In der Psychiatrie kommen da die Erschöpfungssyndrome Neurasthenie, Depression und die in der ICD-11 erst kürzlich gefasste Körperbelastungsstörung ins Spiel. Der Begriff Neurasthenie (F48.0), also Nervenschwäche, wird im ICD-10 gefasst:

Im Erscheinungsbild zeigen sich beträchtliche kulturelle Unterschiede. Zwei Hauptformen überschneiden sich beträchtlich. Bei einer Form ist das Hauptcharakteristikum die Klage über vermehrte Müdigkeit nach geistigen Anstrengungen, häufig verbunden mit abnehmender Arbeitsleistung oder Effektivität bei der Bewältigung täglicher Aufgaben. Die geistige Ermüdbarkeit wird typischerweise als unangenehmes Eindringen ablenkender Assoziationen oder Erinnerungen beschrieben, als Konzentrationsschwäche und allgemein ineffektives Denken. Bei der anderen Form liegt das Schwergewicht auf Gefühlen körperlicher Schwäche und Erschöpfung nach nur geringer Anstrengung, begleitet von muskulären und anderen Schmerzen und der Unfähigkeit, sich zu entspannen. Bei beiden Formen finden sich eine ganze Reihe von anderen unangenehmen körperlichen Empfindungen wie Schwindelgefühl, Spannungskopfschmerz und allgemeine Unsicherheit. Sorge über abnehmendes geistiges und körperliches Wohlbefinden, Reizbarkeit, Freudlosigkeit, Depression und Angst sind häufig. Der Schlaf ist oft in der ersten und mittleren Phase gestört, es kann aber auch Hypersomnie im Vordergrund stehen. Ist eine vorausgegangene Krankheit angegeben worden, soll eine zusätzliche Schlüsselnummer benutzt werden [11].
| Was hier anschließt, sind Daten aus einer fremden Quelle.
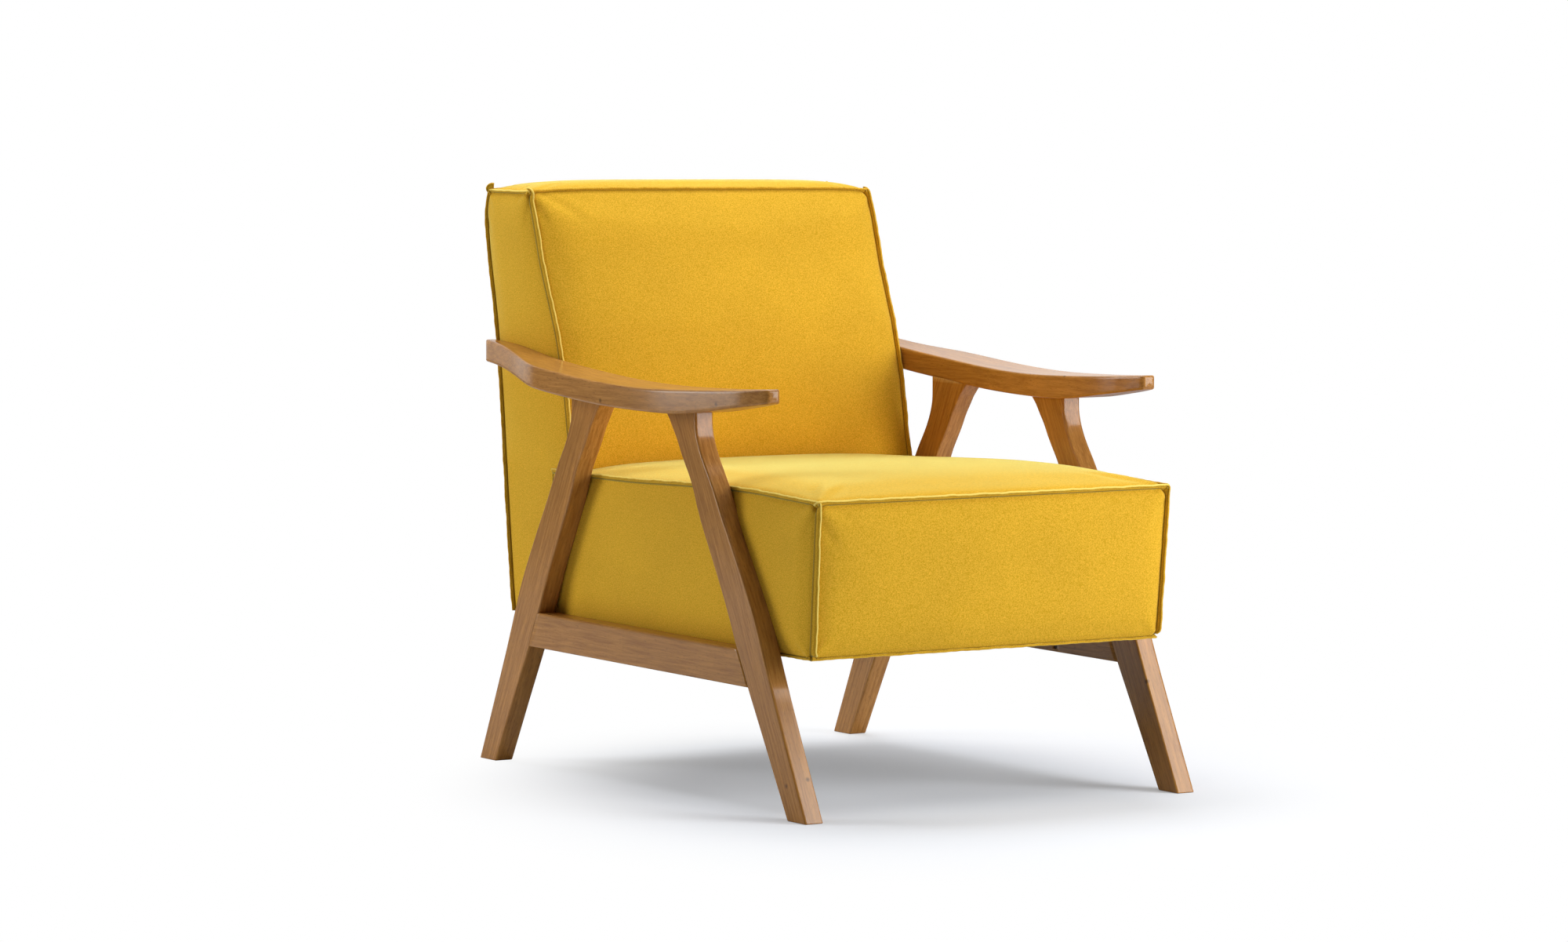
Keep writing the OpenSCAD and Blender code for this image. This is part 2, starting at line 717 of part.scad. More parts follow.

Schon alleine die Überlappung der Symptombereiche zwischen Long COVID und Neurasthenie ist auffällig. Darüber hinaus spielen immunologische Faktoren bei psychischen Erkrankungen eine wichtige Rolle [12]. Die Immunhypothese der Depression geht davon aus, dass Immunreaktionen, die zur Abwehr einer Infektion geeignet sind, eine „Sickness“-Reaktion auslösen, die mit sozialem Rückzug und körperlicher Schonung eine soziale und eine individuelle Schutzfunktion hat. Der soziale Rückzug schützt andere vor Ansteckung und das Schonverhalten ermöglicht dem Immunsystem, die Ressourcen für die Abwehr der Krankheitserreger zu bündeln. Mit Verstärkung und Verlängerung der Krankheitsphase und Abklingen der Infektion würde dann eine Depression „übrig bleiben“.

Diese Hypothese hat vor allem mit den Befunden zur Verbesserung des Verlaufs einer COVID-Infektion durch das Antidepressivum Fluvoxamin [13] wieder an Aktualität gewonnen.

Die umfassende Behandlung in der Psychiatrie mit ihrem bio-psycho-sozialen Ansatz braucht noch Evidenzbasierung, ist aber bei Nichtansprechen der Erstbehandlung eine vielversprechende Möglichkeit für die betroffenen Long-COVID-Patient:innen. In der Psychiatrie ist es wichtig, den Einzelnen zu stärken, um ihn an der Teilhabe an der Gesellschaft zu unterstützen.